§ TO DO:
Repeat exactly the lines of the entries below from the one with "Turn this picture" through the one with "const bottomZ = -1000;", both ends included, and nothing else.

*** ROWS ***

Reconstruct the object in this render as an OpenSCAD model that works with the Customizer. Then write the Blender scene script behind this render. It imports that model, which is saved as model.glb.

***
*** ROWS ***

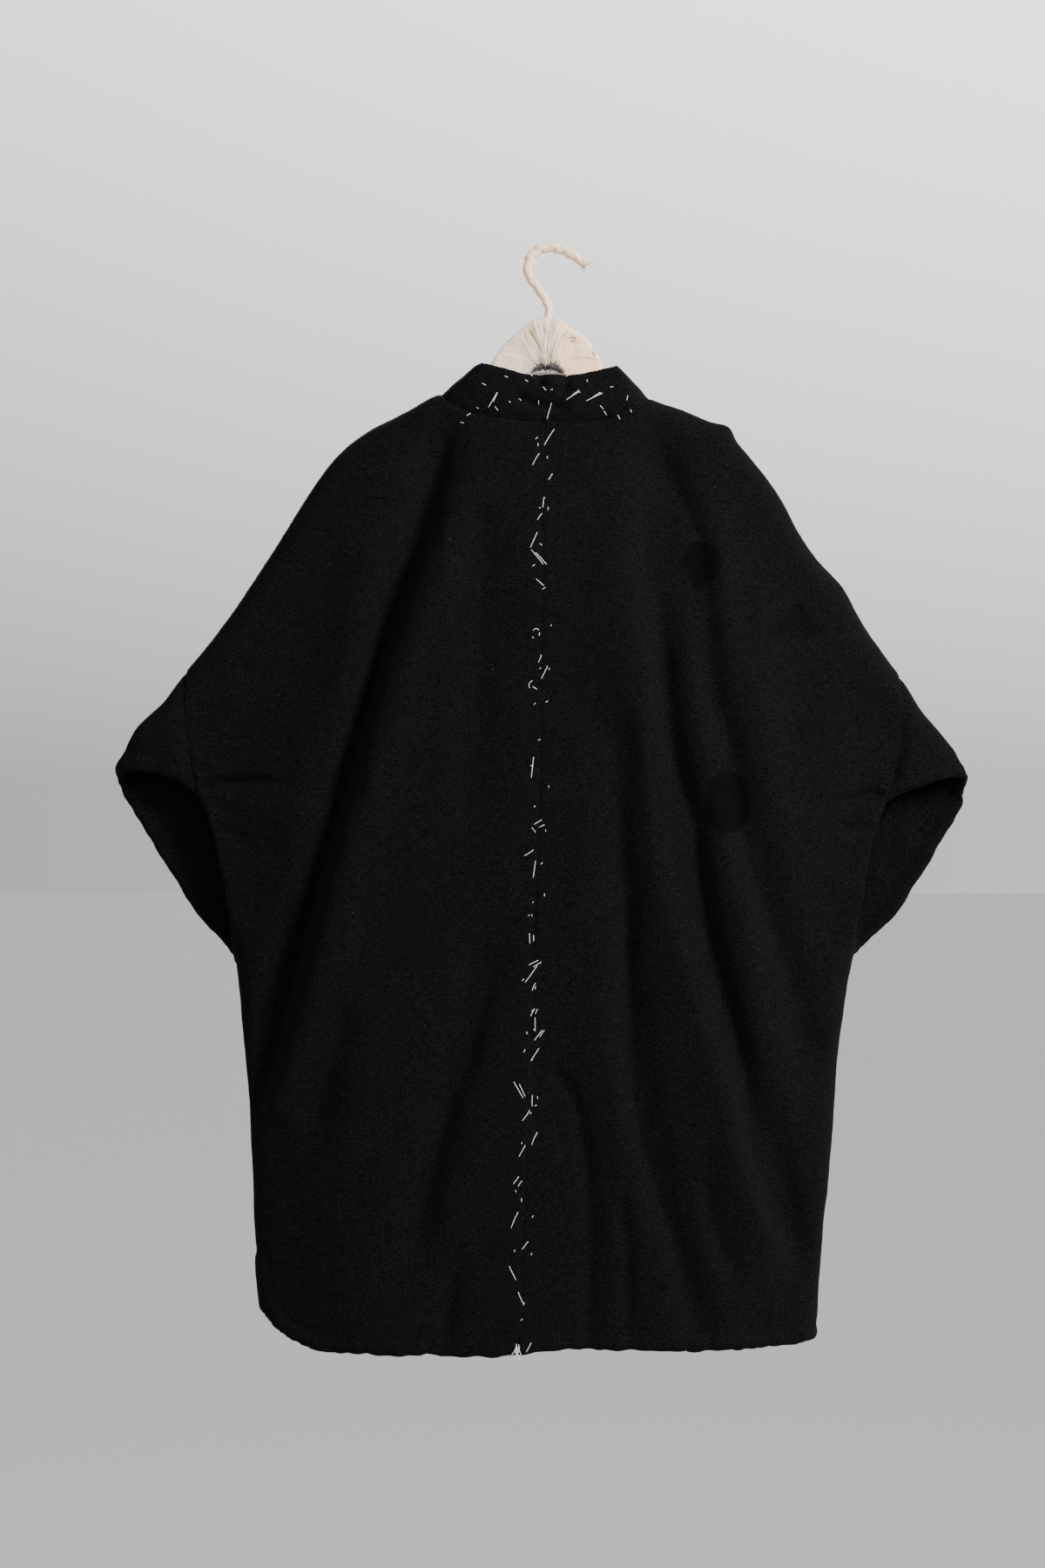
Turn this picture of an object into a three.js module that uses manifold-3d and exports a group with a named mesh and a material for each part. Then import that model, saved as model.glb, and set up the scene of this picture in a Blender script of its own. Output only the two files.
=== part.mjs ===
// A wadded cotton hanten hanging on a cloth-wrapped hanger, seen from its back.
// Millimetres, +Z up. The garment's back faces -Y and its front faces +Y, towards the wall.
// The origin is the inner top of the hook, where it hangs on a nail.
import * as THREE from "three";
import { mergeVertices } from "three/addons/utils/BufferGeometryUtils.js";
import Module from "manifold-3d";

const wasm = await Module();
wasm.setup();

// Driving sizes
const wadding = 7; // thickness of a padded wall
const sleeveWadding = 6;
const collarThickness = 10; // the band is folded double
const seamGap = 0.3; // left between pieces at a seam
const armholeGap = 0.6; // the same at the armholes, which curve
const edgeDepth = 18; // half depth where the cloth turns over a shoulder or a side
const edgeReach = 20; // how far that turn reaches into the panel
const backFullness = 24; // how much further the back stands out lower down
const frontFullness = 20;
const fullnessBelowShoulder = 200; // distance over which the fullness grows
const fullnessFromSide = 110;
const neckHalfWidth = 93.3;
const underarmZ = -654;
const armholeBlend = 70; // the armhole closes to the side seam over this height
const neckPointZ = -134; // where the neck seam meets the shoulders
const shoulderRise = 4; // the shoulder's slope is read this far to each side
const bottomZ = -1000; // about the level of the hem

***

§ WRITTEN REPLY:
Turn this picture of an object into a three.js module that uses manifold-3d and exports a group with a named mesh and a material for each part. Then import that model, saved as model.glb, and set up the scene of this picture in a Blender script of its own. Output only the two files.
=== part.mjs ===
// A wadded cotton hanten hanging on a cloth-wrapped hanger, seen from its back.
// Millimetres, +Z up. The garment's back faces -Y and its front faces +Y, towards the wall.
// The origin is the inner top of the hook, where it hangs on a nail.
import * as THREE from "three";
import { mergeVertices } from "three/addons/utils/BufferGeometryUtils.js";
import Module from "manifold-3d";

const wasm = await Module();
wasm.setup();

// Driving sizes
const wadding = 7; // thickness of a padded wall
const sleeveWadding = 6;
const collarThickness = 10; // the band is folded double
const seamGap = 0.3; // left between pieces at a seam
const armholeGap = 0.6; // the same at the armholes, which curve
const edgeDepth = 18; // half depth where the cloth turns over a shoulder or a side
const edgeReach = 20; // how far that turn reaches into the panel
const backFullness = 24; // how much further the back stands out lower down
const frontFullness = 20;
const fullnessBelowShoulder = 200; // distance over which the fullness grows
const fullnessFromSide = 110;
const neckHalfWidth = 93.3;
const underarmZ = -654;
const armholeBlend = 70; // the armhole closes to the side seam over this height
const neckPointZ = -134; // where the neck seam meets the shoulders
const shoulderRise = 4; // the shoulder's slope is read this far to each side
const bottomZ = -1000; // about the level of the hem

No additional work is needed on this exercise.